## What you should do
Provide an exact copy of the lines from the beginning of the records through the line that includes "LOWER_FULLNESS = 2.5", and of no others.

Items from a dataset:
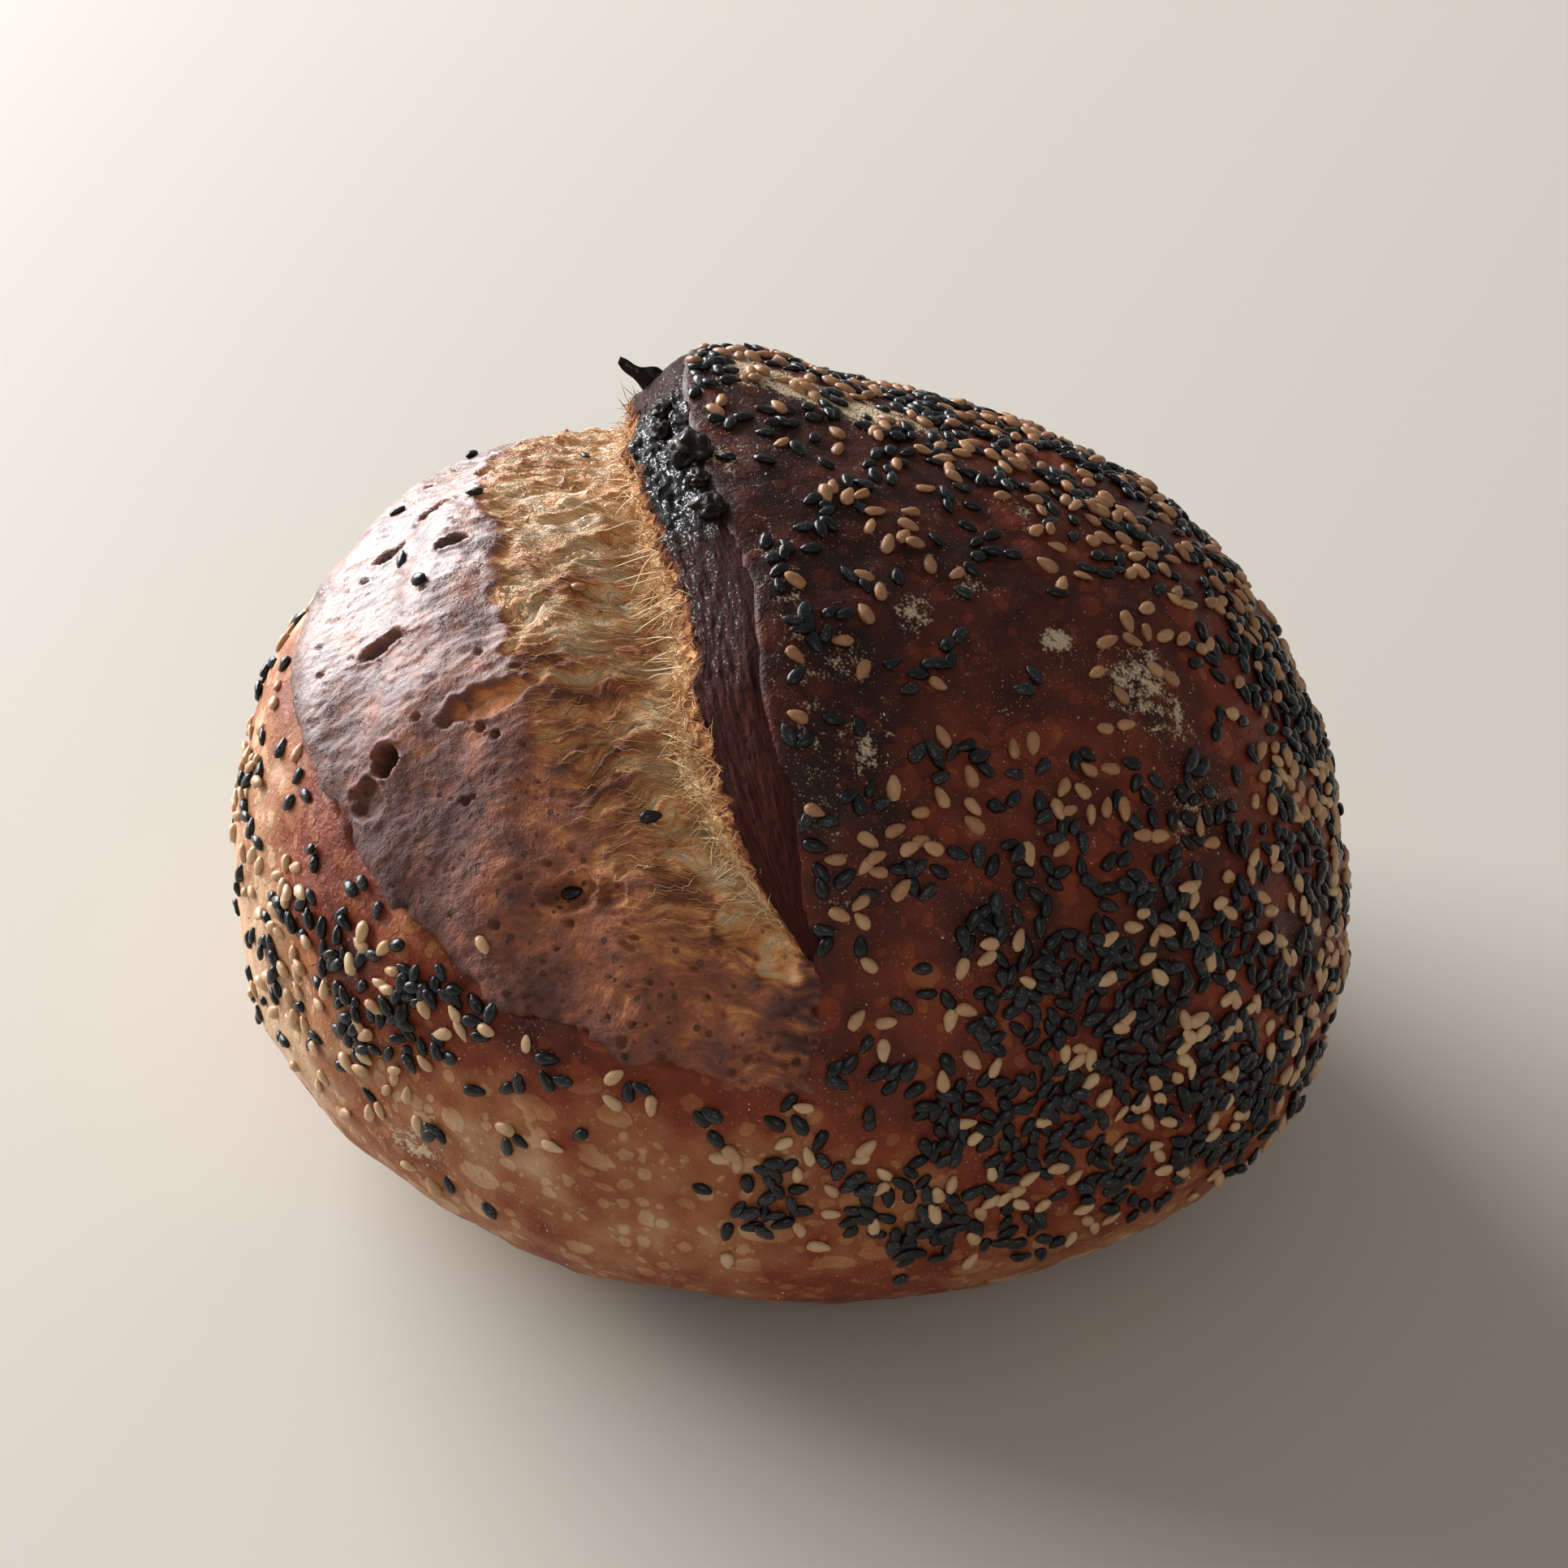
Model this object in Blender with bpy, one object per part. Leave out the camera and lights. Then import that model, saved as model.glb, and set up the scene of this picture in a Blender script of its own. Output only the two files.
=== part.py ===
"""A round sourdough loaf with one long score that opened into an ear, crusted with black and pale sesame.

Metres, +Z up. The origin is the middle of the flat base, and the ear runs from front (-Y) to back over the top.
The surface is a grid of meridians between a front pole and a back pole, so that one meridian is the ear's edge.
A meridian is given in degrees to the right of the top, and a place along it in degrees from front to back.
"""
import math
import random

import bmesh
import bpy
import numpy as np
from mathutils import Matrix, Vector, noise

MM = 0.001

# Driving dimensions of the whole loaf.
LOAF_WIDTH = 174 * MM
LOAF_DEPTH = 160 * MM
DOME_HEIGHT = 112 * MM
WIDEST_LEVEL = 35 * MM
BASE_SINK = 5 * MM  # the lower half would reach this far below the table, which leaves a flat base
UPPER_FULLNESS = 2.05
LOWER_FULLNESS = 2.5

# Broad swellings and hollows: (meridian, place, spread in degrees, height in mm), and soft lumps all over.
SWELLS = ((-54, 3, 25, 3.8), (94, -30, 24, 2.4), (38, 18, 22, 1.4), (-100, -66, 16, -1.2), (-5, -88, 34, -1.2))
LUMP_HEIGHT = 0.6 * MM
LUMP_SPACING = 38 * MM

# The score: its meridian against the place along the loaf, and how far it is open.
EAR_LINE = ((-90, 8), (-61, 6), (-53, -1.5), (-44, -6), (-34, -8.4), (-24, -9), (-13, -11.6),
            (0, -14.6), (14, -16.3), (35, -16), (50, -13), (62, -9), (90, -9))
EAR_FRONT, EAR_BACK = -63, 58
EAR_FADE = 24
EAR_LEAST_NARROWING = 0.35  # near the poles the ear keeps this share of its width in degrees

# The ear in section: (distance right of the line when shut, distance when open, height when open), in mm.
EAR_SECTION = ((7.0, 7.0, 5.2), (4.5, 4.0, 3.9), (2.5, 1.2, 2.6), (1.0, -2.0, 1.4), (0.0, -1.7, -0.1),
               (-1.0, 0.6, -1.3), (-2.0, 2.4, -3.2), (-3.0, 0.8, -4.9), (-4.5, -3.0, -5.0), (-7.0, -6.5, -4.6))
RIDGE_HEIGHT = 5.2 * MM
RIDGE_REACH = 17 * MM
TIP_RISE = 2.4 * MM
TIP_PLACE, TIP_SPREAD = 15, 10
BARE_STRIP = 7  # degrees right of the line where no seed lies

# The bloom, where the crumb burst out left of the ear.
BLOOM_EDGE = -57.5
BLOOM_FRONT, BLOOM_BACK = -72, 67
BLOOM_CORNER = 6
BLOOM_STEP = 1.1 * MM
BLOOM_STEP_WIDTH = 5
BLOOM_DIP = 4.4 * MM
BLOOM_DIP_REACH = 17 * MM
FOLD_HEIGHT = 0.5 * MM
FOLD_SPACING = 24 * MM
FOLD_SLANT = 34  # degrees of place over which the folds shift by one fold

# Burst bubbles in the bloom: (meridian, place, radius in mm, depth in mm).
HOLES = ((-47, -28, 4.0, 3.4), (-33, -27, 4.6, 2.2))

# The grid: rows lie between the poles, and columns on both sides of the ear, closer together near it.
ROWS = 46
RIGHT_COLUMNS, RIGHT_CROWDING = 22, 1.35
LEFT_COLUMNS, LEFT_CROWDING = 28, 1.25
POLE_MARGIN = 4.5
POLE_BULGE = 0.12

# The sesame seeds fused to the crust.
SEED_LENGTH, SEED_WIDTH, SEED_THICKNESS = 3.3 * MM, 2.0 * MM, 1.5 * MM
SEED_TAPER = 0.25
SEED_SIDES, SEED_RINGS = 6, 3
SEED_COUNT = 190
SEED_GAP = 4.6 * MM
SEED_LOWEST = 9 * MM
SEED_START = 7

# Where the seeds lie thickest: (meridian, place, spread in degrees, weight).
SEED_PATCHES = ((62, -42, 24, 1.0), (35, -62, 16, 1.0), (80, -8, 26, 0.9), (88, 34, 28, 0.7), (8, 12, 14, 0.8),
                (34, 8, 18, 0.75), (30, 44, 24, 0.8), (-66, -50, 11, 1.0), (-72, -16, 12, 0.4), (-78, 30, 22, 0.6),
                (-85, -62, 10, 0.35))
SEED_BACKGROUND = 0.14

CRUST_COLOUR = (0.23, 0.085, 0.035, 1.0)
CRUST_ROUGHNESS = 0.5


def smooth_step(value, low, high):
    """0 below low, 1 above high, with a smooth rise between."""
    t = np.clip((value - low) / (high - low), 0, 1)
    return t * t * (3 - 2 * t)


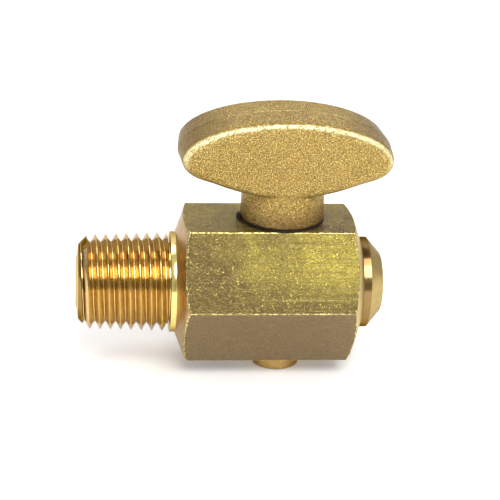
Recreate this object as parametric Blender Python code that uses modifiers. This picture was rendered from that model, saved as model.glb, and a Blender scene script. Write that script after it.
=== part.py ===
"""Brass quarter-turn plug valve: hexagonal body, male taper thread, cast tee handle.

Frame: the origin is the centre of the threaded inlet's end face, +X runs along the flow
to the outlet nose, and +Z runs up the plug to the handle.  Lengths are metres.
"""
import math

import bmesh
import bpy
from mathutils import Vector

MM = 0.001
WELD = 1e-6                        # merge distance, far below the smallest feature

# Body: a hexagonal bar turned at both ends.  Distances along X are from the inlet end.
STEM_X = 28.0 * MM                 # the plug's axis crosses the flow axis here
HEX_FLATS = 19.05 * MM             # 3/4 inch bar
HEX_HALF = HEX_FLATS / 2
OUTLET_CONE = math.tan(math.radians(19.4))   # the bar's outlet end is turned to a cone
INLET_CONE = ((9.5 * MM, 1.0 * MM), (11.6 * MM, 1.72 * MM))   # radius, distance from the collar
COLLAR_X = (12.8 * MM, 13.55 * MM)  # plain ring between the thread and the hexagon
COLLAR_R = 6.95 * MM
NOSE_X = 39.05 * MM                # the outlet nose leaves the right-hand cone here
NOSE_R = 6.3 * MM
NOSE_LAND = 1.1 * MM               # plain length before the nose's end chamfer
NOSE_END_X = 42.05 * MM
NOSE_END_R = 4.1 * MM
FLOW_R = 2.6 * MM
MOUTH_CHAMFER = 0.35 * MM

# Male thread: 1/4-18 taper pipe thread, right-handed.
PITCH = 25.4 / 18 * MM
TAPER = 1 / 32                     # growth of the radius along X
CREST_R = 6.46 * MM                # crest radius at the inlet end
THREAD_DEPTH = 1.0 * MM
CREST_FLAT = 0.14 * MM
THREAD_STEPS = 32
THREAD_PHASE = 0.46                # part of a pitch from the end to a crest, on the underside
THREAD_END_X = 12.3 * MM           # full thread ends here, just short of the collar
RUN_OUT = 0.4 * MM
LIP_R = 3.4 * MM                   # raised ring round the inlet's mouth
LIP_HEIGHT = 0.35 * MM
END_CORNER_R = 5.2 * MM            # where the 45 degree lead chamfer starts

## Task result
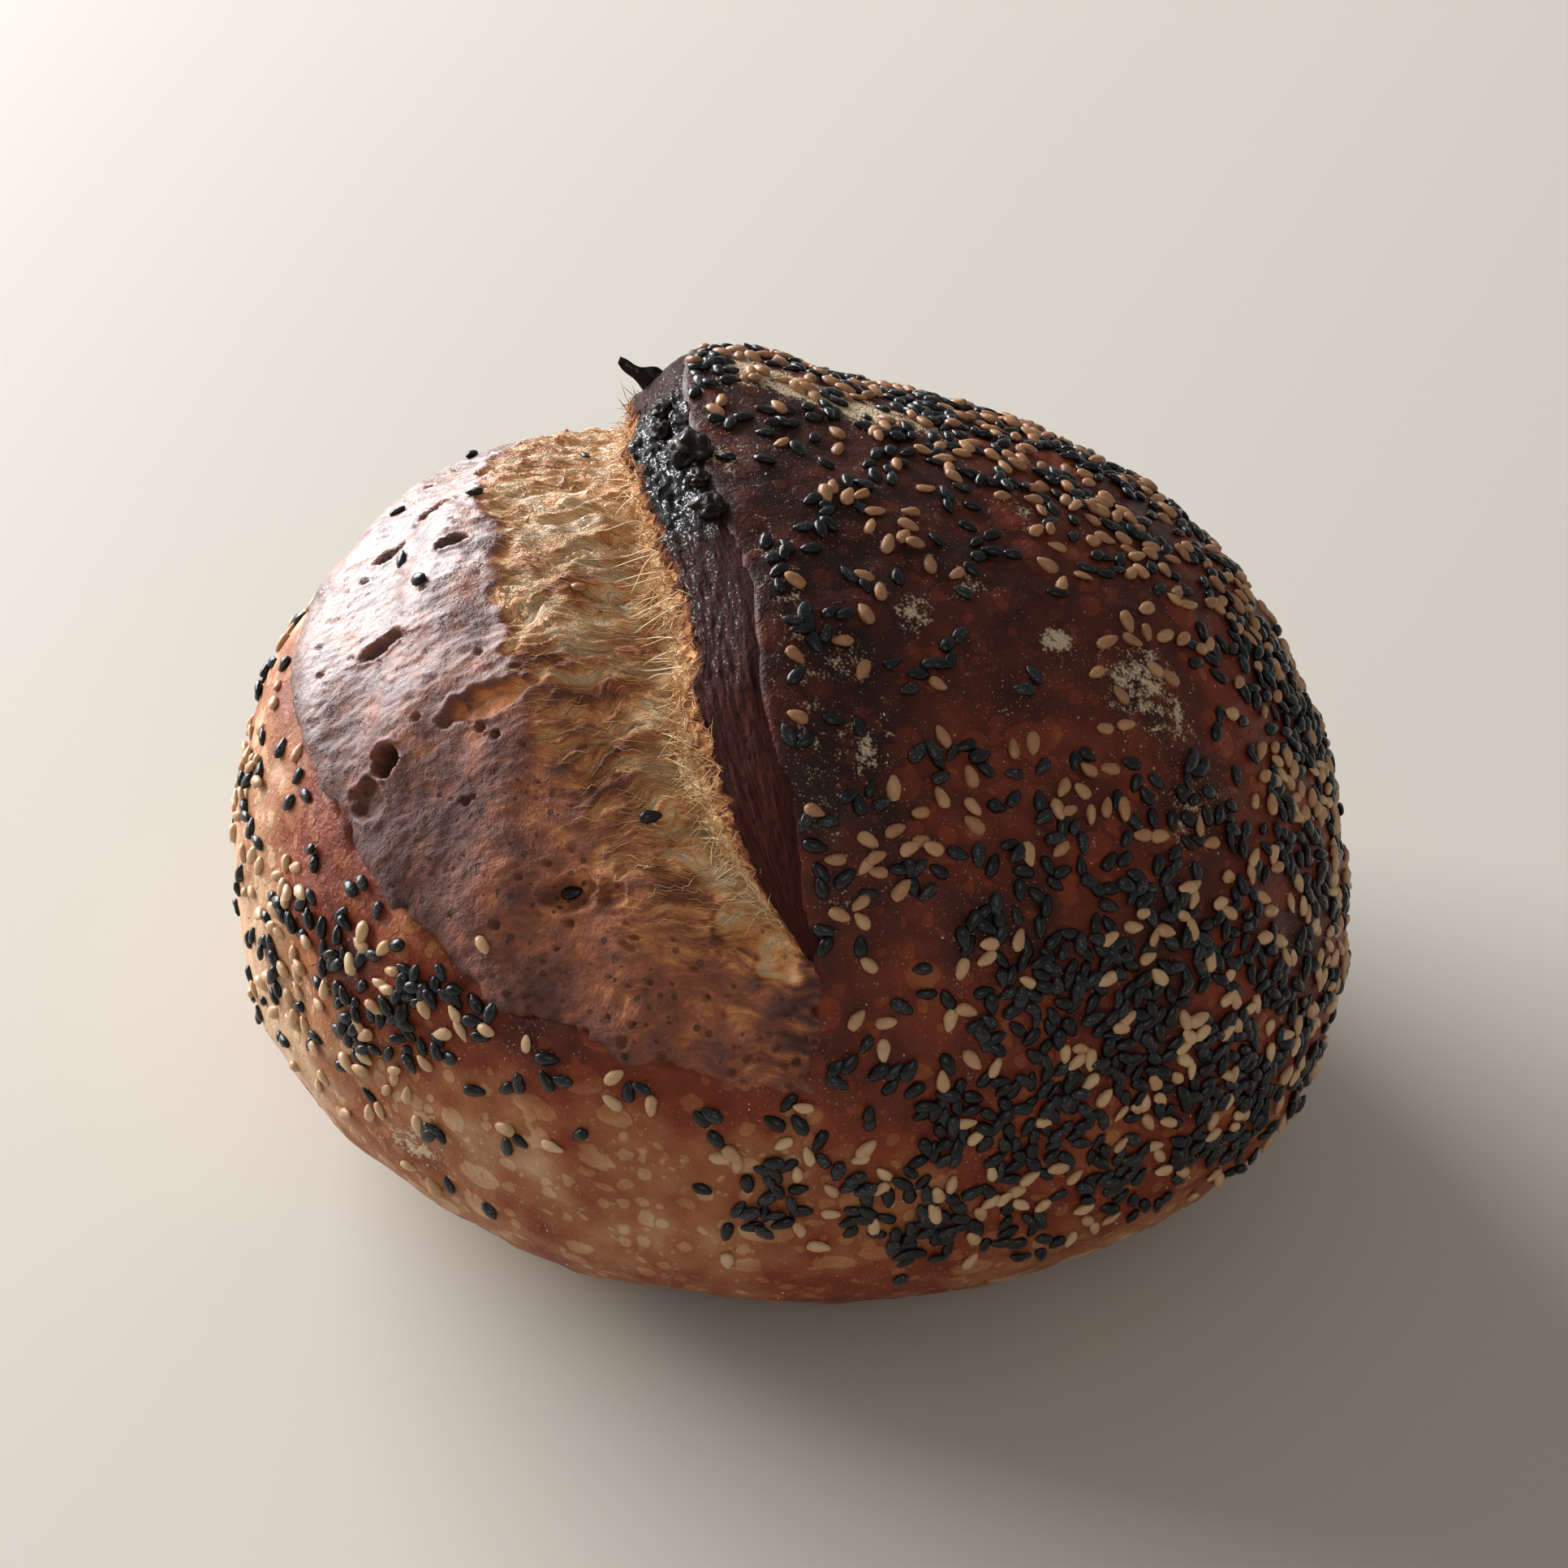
Model this object in Blender with bpy, one object per part. Leave out the camera and lights. Then import that model, saved as model.glb, and set up the scene of this picture in a Blender script of its own. Output only the two files.
=== part.py ===
"""A round sourdough loaf with one long score that opened into an ear, crusted with black and pale sesame.

Metres, +Z up. The origin is the middle of the flat base, and the ear runs from front (-Y) to back over the top.
The surface is a grid of meridians between a front pole and a back pole, so that one meridian is the ear's edge.
A meridian is given in degrees to the right of the top, and a place along it in degrees from front to back.
"""
import math
import random

import bmesh
import bpy
import numpy as np
from mathutils import Matrix, Vector, noise

MM = 0.001

# Driving dimensions of the whole loaf.
LOAF_WIDTH = 174 * MM
LOAF_DEPTH = 160 * MM
DOME_HEIGHT = 112 * MM
WIDEST_LEVEL = 35 * MM
BASE_SINK = 5 * MM  # the lower half would reach this far below the table, which leaves a flat base
UPPER_FULLNESS = 2.05
LOWER_FULLNESS = 2.5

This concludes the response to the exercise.